[Records with modeling code]
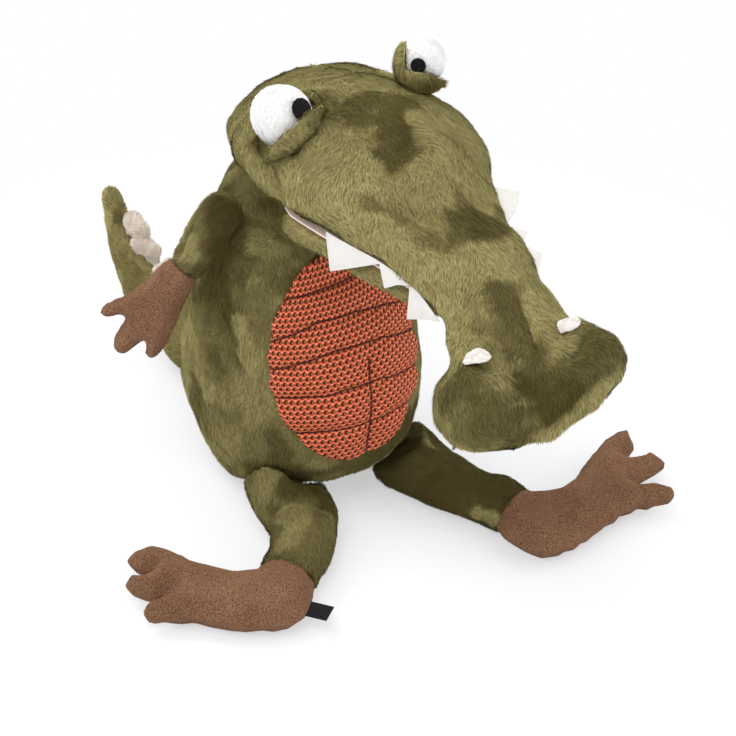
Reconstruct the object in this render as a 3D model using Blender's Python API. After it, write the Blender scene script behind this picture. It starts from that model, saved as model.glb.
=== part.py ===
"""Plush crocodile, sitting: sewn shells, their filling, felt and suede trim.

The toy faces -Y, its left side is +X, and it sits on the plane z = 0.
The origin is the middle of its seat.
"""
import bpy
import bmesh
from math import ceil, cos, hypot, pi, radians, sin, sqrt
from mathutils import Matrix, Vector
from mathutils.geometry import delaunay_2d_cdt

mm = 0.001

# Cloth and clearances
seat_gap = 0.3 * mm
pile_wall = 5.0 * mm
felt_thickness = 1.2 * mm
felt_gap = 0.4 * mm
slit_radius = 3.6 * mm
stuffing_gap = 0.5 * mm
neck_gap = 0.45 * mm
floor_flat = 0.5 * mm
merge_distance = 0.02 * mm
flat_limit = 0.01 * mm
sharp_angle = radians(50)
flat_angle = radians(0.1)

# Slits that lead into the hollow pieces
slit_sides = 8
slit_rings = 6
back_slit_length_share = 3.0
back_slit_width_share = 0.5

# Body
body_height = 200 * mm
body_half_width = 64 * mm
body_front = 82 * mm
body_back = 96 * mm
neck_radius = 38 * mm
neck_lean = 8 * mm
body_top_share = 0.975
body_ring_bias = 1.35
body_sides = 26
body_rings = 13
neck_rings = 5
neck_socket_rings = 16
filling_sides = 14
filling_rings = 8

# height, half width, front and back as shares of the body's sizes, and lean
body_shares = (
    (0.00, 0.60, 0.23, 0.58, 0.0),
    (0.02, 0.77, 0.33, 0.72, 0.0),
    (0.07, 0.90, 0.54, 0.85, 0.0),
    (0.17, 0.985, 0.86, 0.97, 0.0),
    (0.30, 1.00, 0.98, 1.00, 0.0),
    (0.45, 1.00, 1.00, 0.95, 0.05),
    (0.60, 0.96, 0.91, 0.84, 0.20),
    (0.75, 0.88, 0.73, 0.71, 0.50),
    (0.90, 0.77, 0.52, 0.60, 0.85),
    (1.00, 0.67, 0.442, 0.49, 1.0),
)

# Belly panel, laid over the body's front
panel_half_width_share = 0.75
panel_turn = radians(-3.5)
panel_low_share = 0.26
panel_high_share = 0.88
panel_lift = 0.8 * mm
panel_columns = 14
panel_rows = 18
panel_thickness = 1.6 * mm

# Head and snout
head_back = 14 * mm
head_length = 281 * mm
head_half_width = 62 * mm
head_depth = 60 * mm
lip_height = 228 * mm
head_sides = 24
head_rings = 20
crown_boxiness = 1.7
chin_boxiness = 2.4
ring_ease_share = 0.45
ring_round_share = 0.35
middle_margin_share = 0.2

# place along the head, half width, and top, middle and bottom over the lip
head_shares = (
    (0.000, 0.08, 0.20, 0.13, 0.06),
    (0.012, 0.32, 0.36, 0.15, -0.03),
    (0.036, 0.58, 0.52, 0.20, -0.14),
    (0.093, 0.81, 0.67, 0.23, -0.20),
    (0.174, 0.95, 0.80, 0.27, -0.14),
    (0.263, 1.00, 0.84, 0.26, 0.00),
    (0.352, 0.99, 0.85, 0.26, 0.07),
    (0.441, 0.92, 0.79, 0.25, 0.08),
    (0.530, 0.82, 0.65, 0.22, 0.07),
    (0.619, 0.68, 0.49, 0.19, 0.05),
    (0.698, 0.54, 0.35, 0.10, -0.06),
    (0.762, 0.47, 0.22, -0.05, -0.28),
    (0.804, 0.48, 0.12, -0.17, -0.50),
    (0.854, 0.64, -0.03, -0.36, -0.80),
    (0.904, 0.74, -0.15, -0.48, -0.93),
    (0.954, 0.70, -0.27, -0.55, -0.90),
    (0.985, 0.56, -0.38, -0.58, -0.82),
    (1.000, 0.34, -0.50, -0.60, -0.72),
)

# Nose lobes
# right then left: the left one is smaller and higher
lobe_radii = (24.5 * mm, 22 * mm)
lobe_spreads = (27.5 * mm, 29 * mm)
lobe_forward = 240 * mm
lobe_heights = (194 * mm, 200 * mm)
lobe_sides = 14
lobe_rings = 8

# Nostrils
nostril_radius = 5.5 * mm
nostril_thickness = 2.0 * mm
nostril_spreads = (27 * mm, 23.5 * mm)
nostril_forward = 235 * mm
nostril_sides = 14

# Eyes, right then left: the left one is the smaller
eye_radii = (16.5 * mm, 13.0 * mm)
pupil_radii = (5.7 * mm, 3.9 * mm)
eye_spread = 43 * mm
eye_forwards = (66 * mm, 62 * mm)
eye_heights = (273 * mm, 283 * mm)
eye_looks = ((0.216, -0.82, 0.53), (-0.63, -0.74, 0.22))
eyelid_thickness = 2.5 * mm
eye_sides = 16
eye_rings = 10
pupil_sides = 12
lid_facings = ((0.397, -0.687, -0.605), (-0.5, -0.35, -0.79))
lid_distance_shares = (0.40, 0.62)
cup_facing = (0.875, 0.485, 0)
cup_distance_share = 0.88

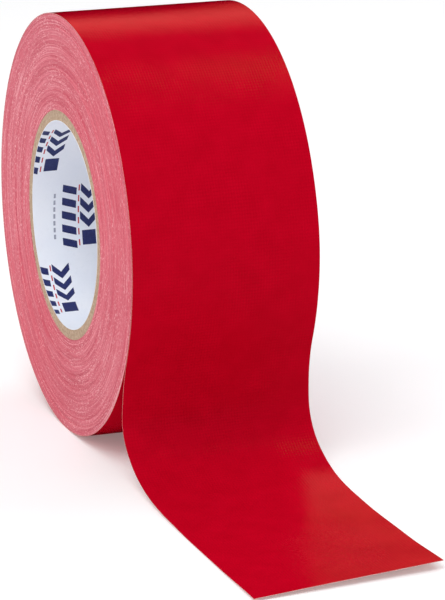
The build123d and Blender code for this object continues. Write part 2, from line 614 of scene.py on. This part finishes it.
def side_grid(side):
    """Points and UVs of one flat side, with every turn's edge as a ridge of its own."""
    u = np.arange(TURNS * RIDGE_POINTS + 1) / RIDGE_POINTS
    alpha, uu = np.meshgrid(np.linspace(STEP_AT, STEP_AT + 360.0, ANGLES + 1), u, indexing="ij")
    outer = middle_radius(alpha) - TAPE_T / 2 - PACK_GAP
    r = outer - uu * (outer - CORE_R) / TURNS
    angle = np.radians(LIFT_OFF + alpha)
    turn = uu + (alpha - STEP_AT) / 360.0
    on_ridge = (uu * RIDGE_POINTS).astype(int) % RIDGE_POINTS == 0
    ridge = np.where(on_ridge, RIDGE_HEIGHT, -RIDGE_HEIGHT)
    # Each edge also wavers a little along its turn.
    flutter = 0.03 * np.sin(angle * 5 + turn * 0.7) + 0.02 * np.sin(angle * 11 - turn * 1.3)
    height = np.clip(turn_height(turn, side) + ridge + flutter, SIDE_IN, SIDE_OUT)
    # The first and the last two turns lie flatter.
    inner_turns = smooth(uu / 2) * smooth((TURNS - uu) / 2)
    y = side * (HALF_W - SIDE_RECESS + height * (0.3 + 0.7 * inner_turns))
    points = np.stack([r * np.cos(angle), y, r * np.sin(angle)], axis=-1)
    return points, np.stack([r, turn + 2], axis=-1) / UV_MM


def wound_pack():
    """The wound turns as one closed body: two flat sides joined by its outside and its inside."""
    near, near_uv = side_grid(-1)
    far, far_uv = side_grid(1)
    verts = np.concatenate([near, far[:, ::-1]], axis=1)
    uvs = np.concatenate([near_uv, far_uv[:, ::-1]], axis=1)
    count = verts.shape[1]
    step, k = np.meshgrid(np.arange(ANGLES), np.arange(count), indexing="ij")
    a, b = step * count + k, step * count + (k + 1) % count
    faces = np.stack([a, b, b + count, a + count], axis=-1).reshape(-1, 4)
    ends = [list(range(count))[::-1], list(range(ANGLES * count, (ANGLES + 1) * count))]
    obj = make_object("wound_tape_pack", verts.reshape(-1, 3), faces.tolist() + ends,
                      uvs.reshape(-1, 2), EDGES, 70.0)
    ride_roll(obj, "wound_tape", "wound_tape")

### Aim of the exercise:
How many lines of the listing include the string "that"? Answer with the number alone.

### Response to this exercise:
2